When my mother was a
child, she enrolled in ballet lessons, full of enthusiasm… then quit after a month
because they wouldn’t teach her how to dance Swan Lake. I’ve always loved this anecdote, not only because it
brilliantly illustrates that self-righteous indignation particular to pre-teen
girls, but also because I can understand her objection to pursuing an activity
she didn’t immediately excel at.
Generally speaking, I
go out of my way to avoid things I’m not good at – budgeting, walking in heels,
samurai-sword fighting (admittedly this last one is not an everyday problem). But meditation has been the one thing I continue to do even though I fail at it
again and again and again.
In a world which
focuses on results, success and achievement, committing every day to doing something I have yet to
improve at feels a little, well, pointless. But that’s exactly the
point.
My daily meditations
go from 10 to 20 minutes. Approximately 45 seconds in, my attention starts to
wander. I’ll be breathing slowly and deeply, feeling my body start to relax,
then my mind will panic about not being in control. Then it stages a takeover bid. Is that rain
outside? I need to renew my domain name soon. Did I ever reply to Mum’s text?

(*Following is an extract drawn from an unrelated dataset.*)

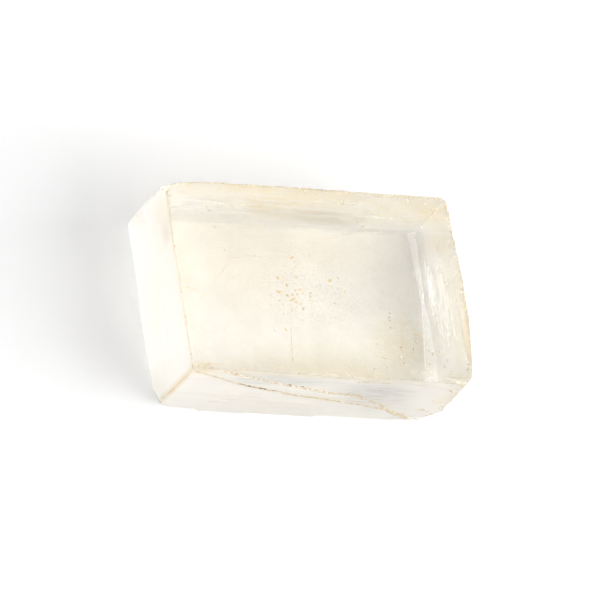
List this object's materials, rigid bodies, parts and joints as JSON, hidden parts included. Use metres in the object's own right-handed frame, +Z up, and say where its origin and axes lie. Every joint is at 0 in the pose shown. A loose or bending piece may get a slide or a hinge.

What kind of weird-arse bird makes that sound?
Here are some
strategies I’ve employed at various points in a bid to stay focused on my
practice: repeating mantras, letting go of my thoughts as soon as they appear
(trying to let them simply pass), concentrating on each part of my body and
letting it relax, using guided meditations. These are sometimes effective,
sometimes not. I can proudly declare that I
have been meditating almost every day for about three years and am just as crap
today as the day I started.
I’m telling you this
because whenever I deliver a message from the angels about the need to meditate,
nine times out of 10 I will get this response: ‘I’m no good at meditating’. I’m
sure there are lots of holier-than-thou spiritual types who will tell you how
good they are at meditating, but I’m a very realistic spiritual type. So here’s
the truth: I’m no good at meditating. And this is not a reason not to continue
with my practice. It’s actually an excellent reason TO do it.
The philosophy of
meditation is that there is no ‘good’ or ‘bad’ meditation practice – it’s the
process itself that matters. You’re discouraged from putting a judgment on the
quality of the practice. It’s normal for thoughts to appear in your brain – in fact,
it’s almost impossible to clear your mind of all thoughts – the trick is not to
engage with those thoughts. If you
can resist that, you’ll go deep and experience the level of calm that will melt
your stress and change the shape of your day. Zen monk Shunryu Suzuki explains
it as follows: “In
[meditation] leave your front door and back door open. Let thoughts come and go. Just don’t serve them tea.”
The theory’s
good, the practice, less so.
I have had some
sublime moments while meditating. A few times I have felt myself lifting right
out of my body. I had a sense of floating above in a divine light. It lasted
mere seconds but I have never forgotten that feeling.
I’ve also had very
clear messages from my intuition while meditating that have proved immensely
helpful in my life, which is a major reason I persevere with it, even though I am
often frustrated by my tendency to lose focus and my frequent struggle to let go
completely.
The inescapable truth
is that even when I feel like I haven’t had a particularly beneficial meditation,
I still feel better than I would have if
I hadn’t meditated at all. I feel calmer, more centred and fractionally more
powerful. Even wine can’t do that (although, sometimes it momentarily fools me
into believing it can).
If you’re struggling
with meditation, feeling like you’re doing it wrong or that you’re just not
spiritual enough, I feel you. But you’re going to have to come up with a better
reason not to commit to this hugely powerful, transformative activity. In a
loud, crazy-busy and confusing world, we all need periods of stillness like we
never have before. Even when you lose, you’re actually winning. So keep trying,
keep failing. You will be better for it.